>> Start
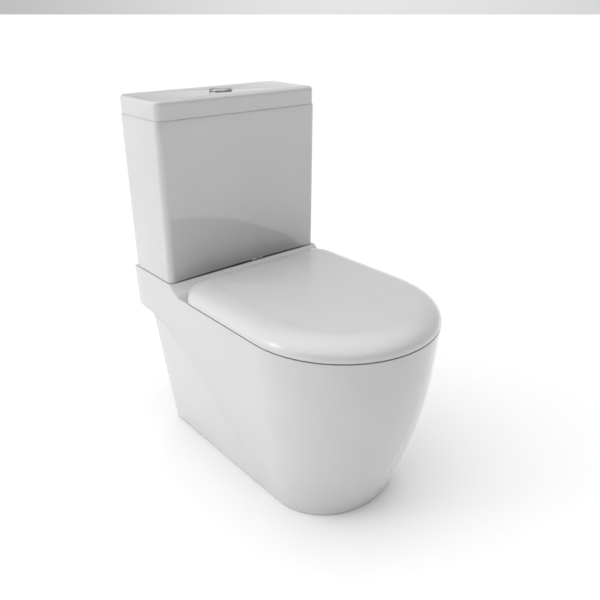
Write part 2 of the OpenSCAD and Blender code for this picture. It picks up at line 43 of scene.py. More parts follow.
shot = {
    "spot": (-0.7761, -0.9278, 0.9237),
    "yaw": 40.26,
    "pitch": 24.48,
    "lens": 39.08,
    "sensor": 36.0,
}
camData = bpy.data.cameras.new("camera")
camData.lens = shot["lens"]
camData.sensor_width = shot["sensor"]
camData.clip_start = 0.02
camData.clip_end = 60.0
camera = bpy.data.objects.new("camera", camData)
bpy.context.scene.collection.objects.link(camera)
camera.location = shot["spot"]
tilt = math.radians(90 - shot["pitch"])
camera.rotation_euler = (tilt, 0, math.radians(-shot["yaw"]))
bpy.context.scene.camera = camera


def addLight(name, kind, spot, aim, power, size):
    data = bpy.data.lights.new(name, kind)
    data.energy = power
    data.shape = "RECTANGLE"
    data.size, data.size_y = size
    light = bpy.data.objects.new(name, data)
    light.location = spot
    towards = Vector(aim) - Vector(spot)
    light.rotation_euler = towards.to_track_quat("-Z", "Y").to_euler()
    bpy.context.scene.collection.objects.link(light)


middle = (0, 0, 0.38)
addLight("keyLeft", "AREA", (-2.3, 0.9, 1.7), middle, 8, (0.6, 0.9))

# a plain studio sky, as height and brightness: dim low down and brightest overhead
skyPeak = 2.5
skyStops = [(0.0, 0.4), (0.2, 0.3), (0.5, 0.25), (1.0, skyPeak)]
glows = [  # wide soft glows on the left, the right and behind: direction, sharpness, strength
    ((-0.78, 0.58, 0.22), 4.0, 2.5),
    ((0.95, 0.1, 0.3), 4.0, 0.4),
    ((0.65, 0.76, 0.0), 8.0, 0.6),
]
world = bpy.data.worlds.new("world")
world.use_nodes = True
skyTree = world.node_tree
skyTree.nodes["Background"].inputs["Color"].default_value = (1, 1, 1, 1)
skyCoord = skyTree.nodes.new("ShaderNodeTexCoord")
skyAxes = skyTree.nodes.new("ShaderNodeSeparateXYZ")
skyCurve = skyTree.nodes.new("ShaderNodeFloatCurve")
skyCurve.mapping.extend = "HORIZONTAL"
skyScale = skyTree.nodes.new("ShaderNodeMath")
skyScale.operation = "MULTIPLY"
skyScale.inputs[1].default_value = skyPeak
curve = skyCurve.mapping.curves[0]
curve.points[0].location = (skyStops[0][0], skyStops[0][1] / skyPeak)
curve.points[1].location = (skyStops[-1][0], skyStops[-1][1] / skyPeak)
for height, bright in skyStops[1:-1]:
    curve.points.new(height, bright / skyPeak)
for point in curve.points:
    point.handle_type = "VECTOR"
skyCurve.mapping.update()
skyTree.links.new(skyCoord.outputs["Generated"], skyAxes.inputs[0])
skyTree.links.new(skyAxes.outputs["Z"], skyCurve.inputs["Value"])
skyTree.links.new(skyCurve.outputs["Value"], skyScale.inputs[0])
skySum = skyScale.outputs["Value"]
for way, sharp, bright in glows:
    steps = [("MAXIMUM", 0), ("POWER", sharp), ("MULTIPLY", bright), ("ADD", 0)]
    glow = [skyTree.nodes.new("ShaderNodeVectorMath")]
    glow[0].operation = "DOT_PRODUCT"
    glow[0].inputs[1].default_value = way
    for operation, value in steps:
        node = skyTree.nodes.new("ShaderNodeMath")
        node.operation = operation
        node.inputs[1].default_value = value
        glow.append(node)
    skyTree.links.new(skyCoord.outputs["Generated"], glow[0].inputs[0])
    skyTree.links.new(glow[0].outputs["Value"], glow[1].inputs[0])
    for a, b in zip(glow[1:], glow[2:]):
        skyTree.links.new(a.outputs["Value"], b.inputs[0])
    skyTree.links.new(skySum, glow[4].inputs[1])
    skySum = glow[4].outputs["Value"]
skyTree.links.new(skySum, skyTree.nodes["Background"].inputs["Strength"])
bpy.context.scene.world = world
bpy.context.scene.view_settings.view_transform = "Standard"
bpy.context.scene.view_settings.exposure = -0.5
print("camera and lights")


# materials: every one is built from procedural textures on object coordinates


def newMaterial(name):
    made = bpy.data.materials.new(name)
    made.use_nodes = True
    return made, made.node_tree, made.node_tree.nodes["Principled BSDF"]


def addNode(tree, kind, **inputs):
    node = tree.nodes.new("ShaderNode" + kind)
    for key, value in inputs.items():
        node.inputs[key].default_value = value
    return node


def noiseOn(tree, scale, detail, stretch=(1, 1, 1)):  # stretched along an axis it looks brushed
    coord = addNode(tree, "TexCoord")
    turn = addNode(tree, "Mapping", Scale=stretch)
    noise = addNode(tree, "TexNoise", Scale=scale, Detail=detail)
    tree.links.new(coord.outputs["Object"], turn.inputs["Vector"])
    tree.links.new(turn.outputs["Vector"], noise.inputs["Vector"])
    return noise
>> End
> **What this task involves**
Look at the material above and copy, word for word, its lines from the first through the one containing "8, (0.6, 0.9))".

> **Answer to this exercise**
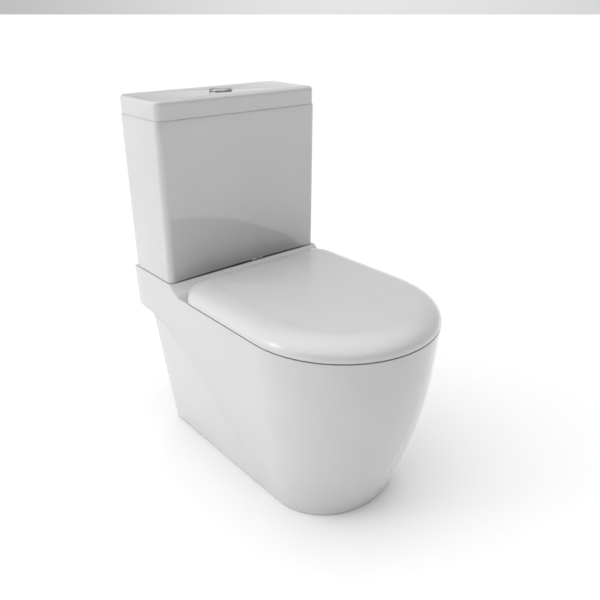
Write part 2 of the OpenSCAD and Blender code for this picture. It picks up at line 43 of scene.py. More parts follow.
shot = {
    "spot": (-0.7761, -0.9278, 0.9237),
    "yaw": 40.26,
    "pitch": 24.48,
    "lens": 39.08,
    "sensor": 36.0,
}
camData = bpy.data.cameras.new("camera")
camData.lens = shot["lens"]
camData.sensor_width = shot["sensor"]
camData.clip_start = 0.02
camData.clip_end = 60.0
camera = bpy.data.objects.new("camera", camData)
bpy.context.scene.collection.objects.link(camera)
camera.location = shot["spot"]
tilt = math.radians(90 - shot["pitch"])
camera.rotation_euler = (tilt, 0, math.radians(-shot["yaw"]))
bpy.context.scene.camera = camera


def addLight(name, kind, spot, aim, power, size):
    data = bpy.data.lights.new(name, kind)
    data.energy = power
    data.shape = "RECTANGLE"
    data.size, data.size_y = size
    light = bpy.data.objects.new(name, data)
    light.location = spot
    towards = Vector(aim) - Vector(spot)
    light.rotation_euler = towards.to_track_quat("-Z", "Y").to_euler()
    bpy.context.scene.collection.objects.link(light)


middle = (0, 0, 0.38)
addLight("keyLeft", "AREA", (-2.3, 0.9, 1.7), middle, 8, (0.6, 0.9))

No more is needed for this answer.